Copy every entry exactly.

==== DATA TO USE

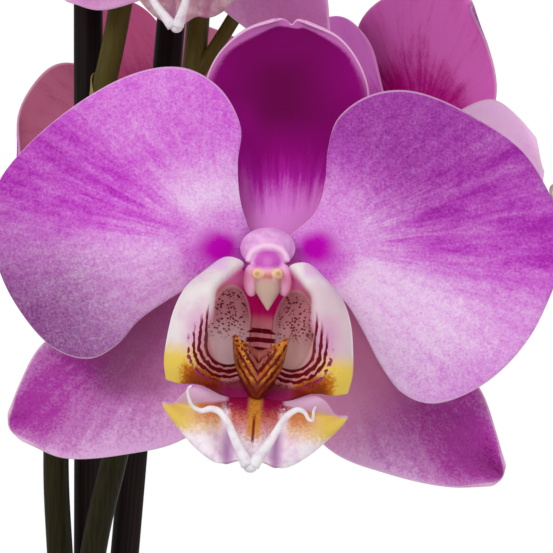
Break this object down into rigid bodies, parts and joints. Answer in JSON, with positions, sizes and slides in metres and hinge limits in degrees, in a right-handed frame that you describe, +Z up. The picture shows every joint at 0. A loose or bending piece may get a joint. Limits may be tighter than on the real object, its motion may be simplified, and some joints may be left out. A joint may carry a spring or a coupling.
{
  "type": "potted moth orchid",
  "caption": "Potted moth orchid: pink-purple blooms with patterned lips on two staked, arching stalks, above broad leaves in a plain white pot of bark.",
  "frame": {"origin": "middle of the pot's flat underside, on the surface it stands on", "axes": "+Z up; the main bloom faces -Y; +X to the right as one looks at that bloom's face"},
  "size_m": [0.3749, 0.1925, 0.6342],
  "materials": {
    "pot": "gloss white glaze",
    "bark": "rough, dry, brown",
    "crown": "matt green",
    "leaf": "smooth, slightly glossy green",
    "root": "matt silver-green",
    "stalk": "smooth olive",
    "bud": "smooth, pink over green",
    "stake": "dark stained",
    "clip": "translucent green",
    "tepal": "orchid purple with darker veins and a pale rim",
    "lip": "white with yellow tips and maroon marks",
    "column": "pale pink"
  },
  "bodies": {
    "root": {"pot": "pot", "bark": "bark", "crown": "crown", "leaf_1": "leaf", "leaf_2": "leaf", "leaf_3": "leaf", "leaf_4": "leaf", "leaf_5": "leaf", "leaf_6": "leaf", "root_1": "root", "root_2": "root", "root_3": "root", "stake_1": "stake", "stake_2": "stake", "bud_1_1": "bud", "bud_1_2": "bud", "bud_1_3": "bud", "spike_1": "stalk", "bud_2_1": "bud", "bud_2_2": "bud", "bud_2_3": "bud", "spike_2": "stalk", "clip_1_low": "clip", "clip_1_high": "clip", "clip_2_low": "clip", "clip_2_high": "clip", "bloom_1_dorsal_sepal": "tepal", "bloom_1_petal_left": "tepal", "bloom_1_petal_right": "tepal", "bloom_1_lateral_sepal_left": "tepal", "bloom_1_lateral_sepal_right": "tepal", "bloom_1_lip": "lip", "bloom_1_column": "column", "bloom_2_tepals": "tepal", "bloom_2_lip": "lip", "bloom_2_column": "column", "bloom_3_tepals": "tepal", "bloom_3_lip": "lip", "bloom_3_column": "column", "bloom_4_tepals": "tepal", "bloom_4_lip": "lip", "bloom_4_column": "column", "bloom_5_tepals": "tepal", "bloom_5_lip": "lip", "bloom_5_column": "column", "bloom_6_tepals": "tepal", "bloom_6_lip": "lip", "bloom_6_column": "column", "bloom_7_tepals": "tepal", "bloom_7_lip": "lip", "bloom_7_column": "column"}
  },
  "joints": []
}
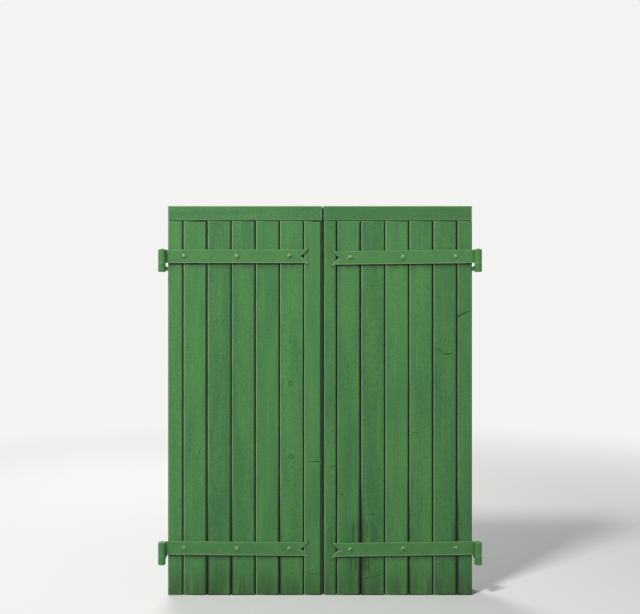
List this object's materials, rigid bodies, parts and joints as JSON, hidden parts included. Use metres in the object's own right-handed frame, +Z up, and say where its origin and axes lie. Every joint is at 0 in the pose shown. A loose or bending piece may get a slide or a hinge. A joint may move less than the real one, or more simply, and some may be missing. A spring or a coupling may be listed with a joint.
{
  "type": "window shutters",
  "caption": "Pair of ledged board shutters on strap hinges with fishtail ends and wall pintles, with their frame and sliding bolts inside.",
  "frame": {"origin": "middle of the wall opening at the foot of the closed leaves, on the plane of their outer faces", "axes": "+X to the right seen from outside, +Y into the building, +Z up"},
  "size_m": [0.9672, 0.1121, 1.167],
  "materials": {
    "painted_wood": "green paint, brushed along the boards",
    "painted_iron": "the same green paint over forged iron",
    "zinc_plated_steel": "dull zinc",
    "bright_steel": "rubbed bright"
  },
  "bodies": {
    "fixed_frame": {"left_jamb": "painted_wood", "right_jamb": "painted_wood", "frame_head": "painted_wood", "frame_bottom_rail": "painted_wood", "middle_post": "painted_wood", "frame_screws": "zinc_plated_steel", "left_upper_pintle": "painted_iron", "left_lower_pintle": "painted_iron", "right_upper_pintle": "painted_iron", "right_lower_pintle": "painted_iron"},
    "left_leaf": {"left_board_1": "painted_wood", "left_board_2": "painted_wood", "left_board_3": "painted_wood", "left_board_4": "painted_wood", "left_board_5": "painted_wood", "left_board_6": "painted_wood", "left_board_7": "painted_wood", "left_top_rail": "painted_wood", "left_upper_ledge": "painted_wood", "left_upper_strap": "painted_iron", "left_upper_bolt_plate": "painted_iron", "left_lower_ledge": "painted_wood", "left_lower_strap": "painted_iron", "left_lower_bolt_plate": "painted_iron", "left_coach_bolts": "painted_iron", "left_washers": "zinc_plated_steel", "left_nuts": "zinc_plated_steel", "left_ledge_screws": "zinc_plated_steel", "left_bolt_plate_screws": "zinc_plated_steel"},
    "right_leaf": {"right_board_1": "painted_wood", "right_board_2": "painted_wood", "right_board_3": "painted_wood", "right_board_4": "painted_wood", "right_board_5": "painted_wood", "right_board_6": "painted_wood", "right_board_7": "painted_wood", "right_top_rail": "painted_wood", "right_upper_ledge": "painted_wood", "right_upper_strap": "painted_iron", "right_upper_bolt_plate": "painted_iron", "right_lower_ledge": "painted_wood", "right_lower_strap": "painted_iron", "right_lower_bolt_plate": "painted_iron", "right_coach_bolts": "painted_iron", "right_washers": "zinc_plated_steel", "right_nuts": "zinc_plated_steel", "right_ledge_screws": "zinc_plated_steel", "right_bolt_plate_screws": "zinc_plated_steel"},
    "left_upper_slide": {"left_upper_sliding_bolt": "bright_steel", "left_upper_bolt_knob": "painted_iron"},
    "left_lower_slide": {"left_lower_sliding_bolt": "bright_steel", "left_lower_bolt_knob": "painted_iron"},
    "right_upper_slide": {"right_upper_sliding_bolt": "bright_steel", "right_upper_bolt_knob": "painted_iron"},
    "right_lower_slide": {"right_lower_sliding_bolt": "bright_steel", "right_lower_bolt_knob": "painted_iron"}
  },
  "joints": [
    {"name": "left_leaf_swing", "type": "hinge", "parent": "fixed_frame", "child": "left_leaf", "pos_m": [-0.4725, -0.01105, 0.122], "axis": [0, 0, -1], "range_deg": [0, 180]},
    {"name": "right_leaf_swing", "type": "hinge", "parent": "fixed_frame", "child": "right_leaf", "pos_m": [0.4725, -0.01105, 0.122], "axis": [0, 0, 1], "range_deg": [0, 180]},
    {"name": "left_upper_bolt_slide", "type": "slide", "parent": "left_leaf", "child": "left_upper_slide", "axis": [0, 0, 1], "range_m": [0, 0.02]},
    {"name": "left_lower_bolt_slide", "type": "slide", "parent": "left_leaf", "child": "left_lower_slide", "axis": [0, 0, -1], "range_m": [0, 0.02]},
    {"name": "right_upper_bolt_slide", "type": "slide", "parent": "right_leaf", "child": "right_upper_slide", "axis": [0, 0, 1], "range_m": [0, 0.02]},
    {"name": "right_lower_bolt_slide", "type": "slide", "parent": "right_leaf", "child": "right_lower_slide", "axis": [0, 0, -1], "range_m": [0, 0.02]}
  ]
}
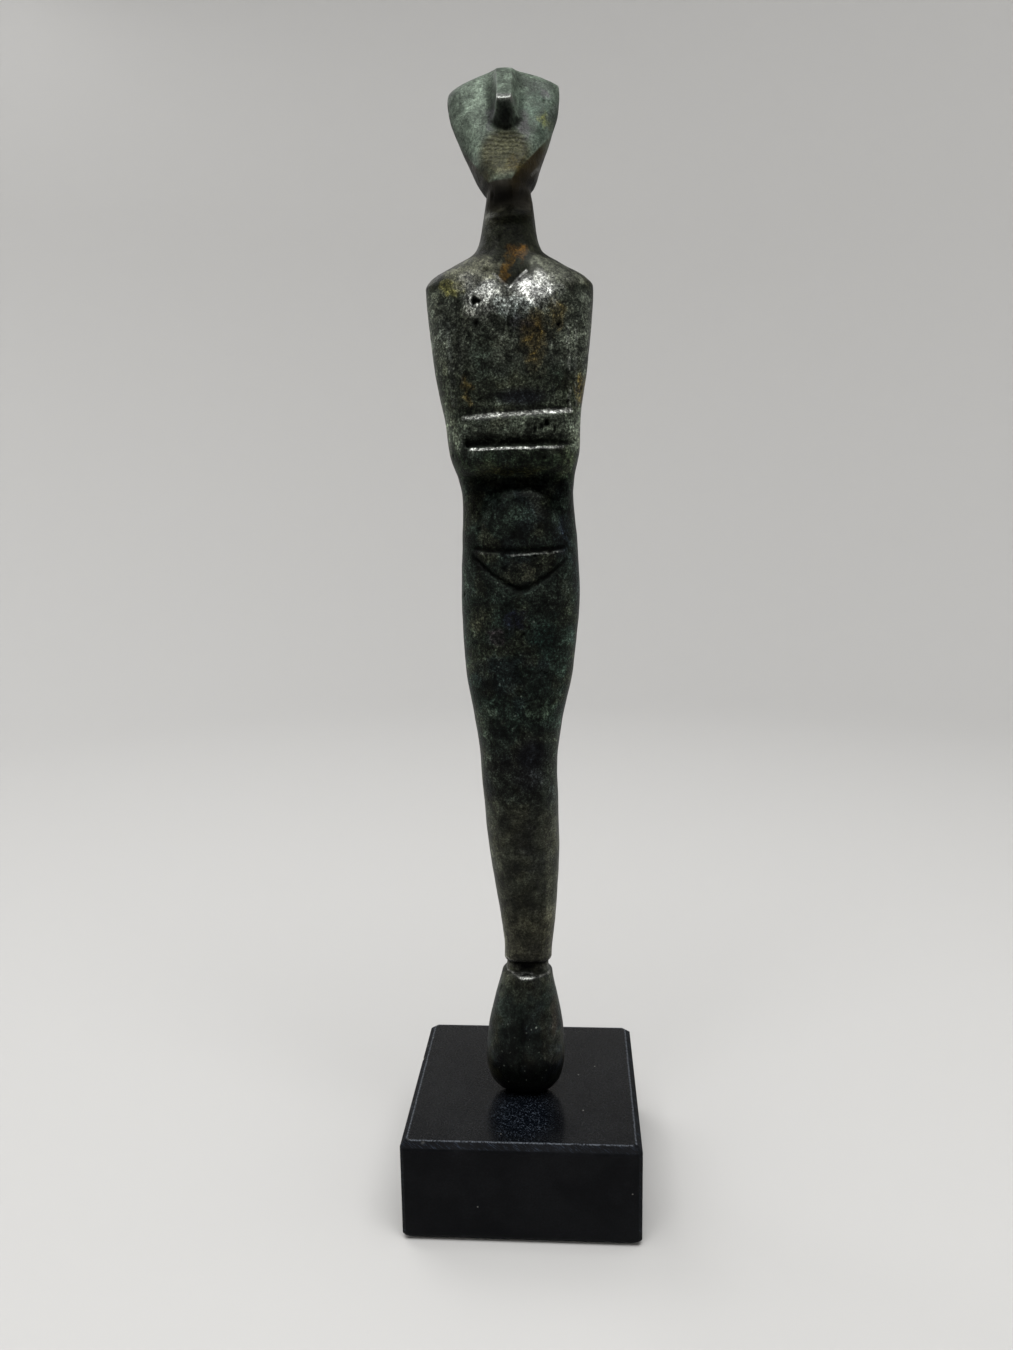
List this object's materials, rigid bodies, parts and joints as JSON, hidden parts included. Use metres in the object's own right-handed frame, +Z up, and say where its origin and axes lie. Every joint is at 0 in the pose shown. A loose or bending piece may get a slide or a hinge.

========

OUTPUT FOR THIS EXERCISE:
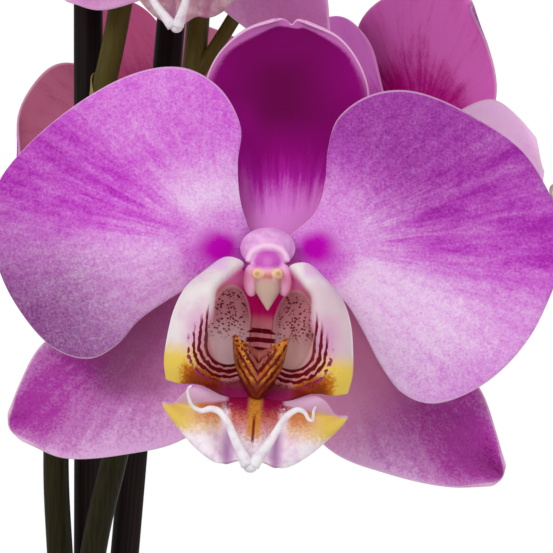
Break this object down into rigid bodies, parts and joints. Answer in JSON, with positions, sizes and slides in metres and hinge limits in degrees, in a right-handed frame that you describe, +Z up. The picture shows every joint at 0. A loose or bending piece may get a joint. Limits may be tighter than on the real object, its motion may be simplified, and some joints may be left out. A joint may carry a spring or a coupling.
{
  "type": "potted moth orchid",
  "caption": "Potted moth orchid: pink-purple blooms with patterned lips on two staked, arching stalks, above broad leaves in a plain white pot of bark.",
  "frame": {"origin": "middle of the pot's flat underside, on the surface it stands on", "axes": "+Z up; the main bloom faces -Y; +X to the right as one looks at that bloom's face"},
  "size_m": [0.3749, 0.1925, 0.6342],
  "materials": {
    "pot": "gloss white glaze",
    "bark": "rough, dry, brown",
    "crown": "matt green",
    "leaf": "smooth, slightly glossy green",
    "root": "matt silver-green",
    "stalk": "smooth olive",
    "bud": "smooth, pink over green",
    "stake": "dark stained",
    "clip": "translucent green",
    "tepal": "orchid purple with darker veins and a pale rim",
    "lip": "white with yellow tips and maroon marks",
    "column": "pale pink"
  },
  "bodies": {
    "root": {"pot": "pot", "bark": "bark", "crown": "crown", "leaf_1": "leaf", "leaf_2": "leaf", "leaf_3": "leaf", "leaf_4": "leaf", "leaf_5": "leaf", "leaf_6": "leaf", "root_1": "root", "root_2": "root", "root_3": "root", "stake_1": "stake", "stake_2": "stake", "bud_1_1": "bud", "bud_1_2": "bud", "bud_1_3": "bud", "spike_1": "stalk", "bud_2_1": "bud", "bud_2_2": "bud", "bud_2_3": "bud", "spike_2": "stalk", "clip_1_low": "clip", "clip_1_high": "clip", "clip_2_low": "clip", "clip_2_high": "clip", "bloom_1_dorsal_sepal": "tepal", "bloom_1_petal_left": "tepal", "bloom_1_petal_right": "tepal", "bloom_1_lateral_sepal_left": "tepal", "bloom_1_lateral_sepal_right": "tepal", "bloom_1_lip": "lip", "bloom_1_column": "column", "bloom_2_tepals": "tepal", "bloom_2_lip": "lip", "bloom_2_column": "column", "bloom_3_tepals": "tepal", "bloom_3_lip": "lip", "bloom_3_column": "column", "bloom_4_tepals": "tepal", "bloom_4_lip": "lip", "bloom_4_column": "column", "bloom_5_tepals": "tepal", "bloom_5_lip": "lip", "bloom_5_column": "column", "bloom_6_tepals": "tepal", "bloom_6_lip": "lip", "bloom_6_column": "column", "bloom_7_tepals": "tepal", "bloom_7_lip": "lip", "bloom_7_column": "column"}
  },
  "joints": []
}
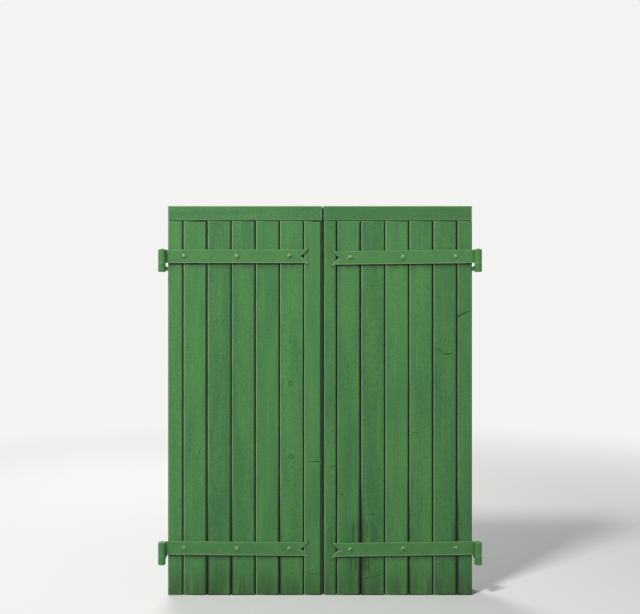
List this object's materials, rigid bodies, parts and joints as JSON, hidden parts included. Use metres in the object's own right-handed frame, +Z up, and say where its origin and axes lie. Every joint is at 0 in the pose shown. A loose or bending piece may get a slide or a hinge. A joint may move less than the real one, or more simply, and some may be missing. A spring or a coupling may be listed with a joint.
{
  "type": "window shutters",
  "caption": "Pair of ledged board shutters on strap hinges with fishtail ends and wall pintles, with their frame and sliding bolts inside.",
  "frame": {"origin": "middle of the wall opening at the foot of the closed leaves, on the plane of their outer faces", "axes": "+X to the right seen from outside, +Y into the building, +Z up"},
  "size_m": [0.9672, 0.1121, 1.167],
  "materials": {
    "painted_wood": "green paint, brushed along the boards",
    "painted_iron": "the same green paint over forged iron",
    "zinc_plated_steel": "dull zinc",
    "bright_steel": "rubbed bright"
  },
  "bodies": {
    "fixed_frame": {"left_jamb": "painted_wood", "right_jamb": "painted_wood", "frame_head": "painted_wood", "frame_bottom_rail": "painted_wood", "middle_post": "painted_wood", "frame_screws": "zinc_plated_steel", "left_upper_pintle": "painted_iron", "left_lower_pintle": "painted_iron", "right_upper_pintle": "painted_iron", "right_lower_pintle": "painted_iron"},
    "left_leaf": {"left_board_1": "painted_wood", "left_board_2": "painted_wood", "left_board_3": "painted_wood", "left_board_4": "painted_wood", "left_board_5": "painted_wood", "left_board_6": "painted_wood", "left_board_7": "painted_wood", "left_top_rail": "painted_wood", "left_upper_ledge": "painted_wood", "left_upper_strap": "painted_iron", "left_upper_bolt_plate": "painted_iron", "left_lower_ledge": "painted_wood", "left_lower_strap": "painted_iron", "left_lower_bolt_plate": "painted_iron", "left_coach_bolts": "painted_iron", "left_washers": "zinc_plated_steel", "left_nuts": "zinc_plated_steel", "left_ledge_screws": "zinc_plated_steel", "left_bolt_plate_screws": "zinc_plated_steel"},
    "right_leaf": {"right_board_1": "painted_wood", "right_board_2": "painted_wood", "right_board_3": "painted_wood", "right_board_4": "painted_wood", "right_board_5": "painted_wood", "right_board_6": "painted_wood", "right_board_7": "painted_wood", "right_top_rail": "painted_wood", "right_upper_ledge": "painted_wood", "right_upper_strap": "painted_iron", "right_upper_bolt_plate": "painted_iron", "right_lower_ledge": "painted_wood", "right_lower_strap": "painted_iron", "right_lower_bolt_plate": "painted_iron", "right_coach_bolts": "painted_iron", "right_washers": "zinc_plated_steel", "right_nuts": "zinc_plated_steel", "right_ledge_screws": "zinc_plated_steel", "right_bolt_plate_screws": "zinc_plated_steel"},
    "left_upper_slide": {"left_upper_sliding_bolt": "bright_steel", "left_upper_bolt_knob": "painted_iron"},
    "left_lower_slide": {"left_lower_sliding_bolt": "bright_steel", "left_lower_bolt_knob": "painted_iron"},
    "right_upper_slide": {"right_upper_sliding_bolt": "bright_steel", "right_upper_bolt_knob": "painted_iron"},
    "right_lower_slide": {"right_lower_sliding_bolt": "bright_steel", "right_lower_bolt_knob": "painted_iron"}
  },
  "joints": [
    {"name": "left_leaf_swing", "type": "hinge", "parent": "fixed_frame", "child": "left_leaf", "pos_m": [-0.4725, -0.01105, 0.122], "axis": [0, 0, -1], "range_deg": [0, 180]},
    {"name": "right_leaf_swing", "type": "hinge", "parent": "fixed_frame", "child": "right_leaf", "pos_m": [0.4725, -0.01105, 0.122], "axis": [0, 0, 1], "range_deg": [0, 180]},
    {"name": "left_upper_bolt_slide", "type": "slide", "parent": "left_leaf", "child": "left_upper_slide", "axis": [0, 0, 1], "range_m": [0, 0.02]},
    {"name": "left_lower_bolt_slide", "type": "slide", "parent": "left_leaf", "child": "left_lower_slide", "axis": [0, 0, -1], "range_m": [0, 0.02]},
    {"name": "right_upper_bolt_slide", "type": "slide", "parent": "right_leaf", "child": "right_upper_slide", "axis": [0, 0, 1], "range_m": [0, 0.02]},
    {"name": "right_lower_bolt_slide", "type": "slide", "parent": "right_leaf", "child": "right_lower_slide", "axis": [0, 0, -1], "range_m": [0, 0.02]}
  ]
}
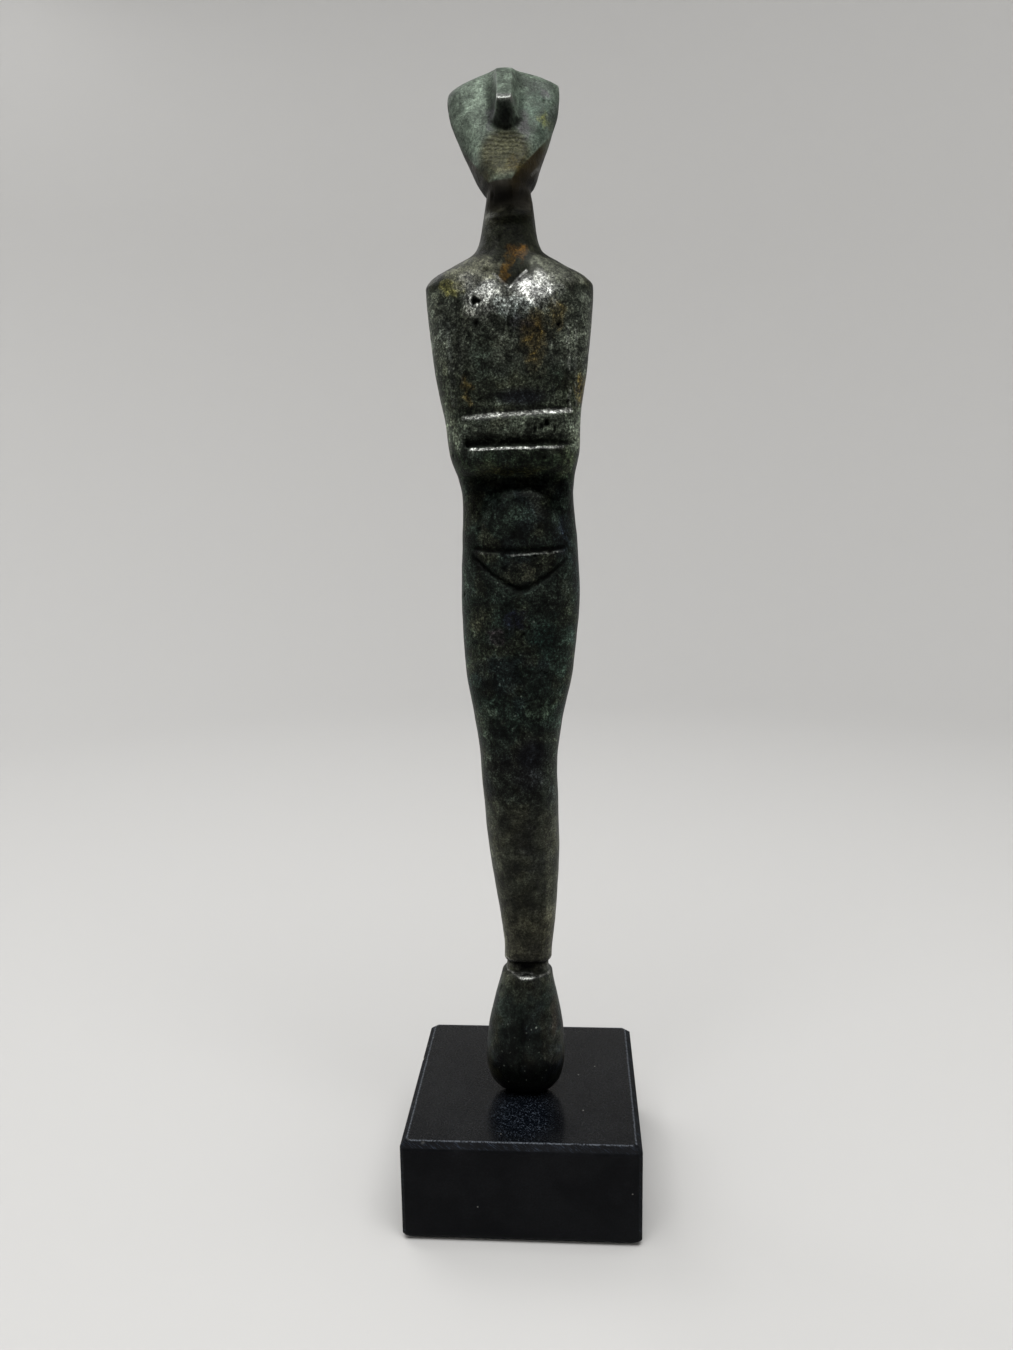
List this object's materials, rigid bodies, parts and joints as JSON, hidden parts included. Use metres in the object's own right-handed frame, +Z up, and say where its origin and axes lie. Every joint is at 0 in the pose shown. A loose or bending piece may get a slide or a hinge.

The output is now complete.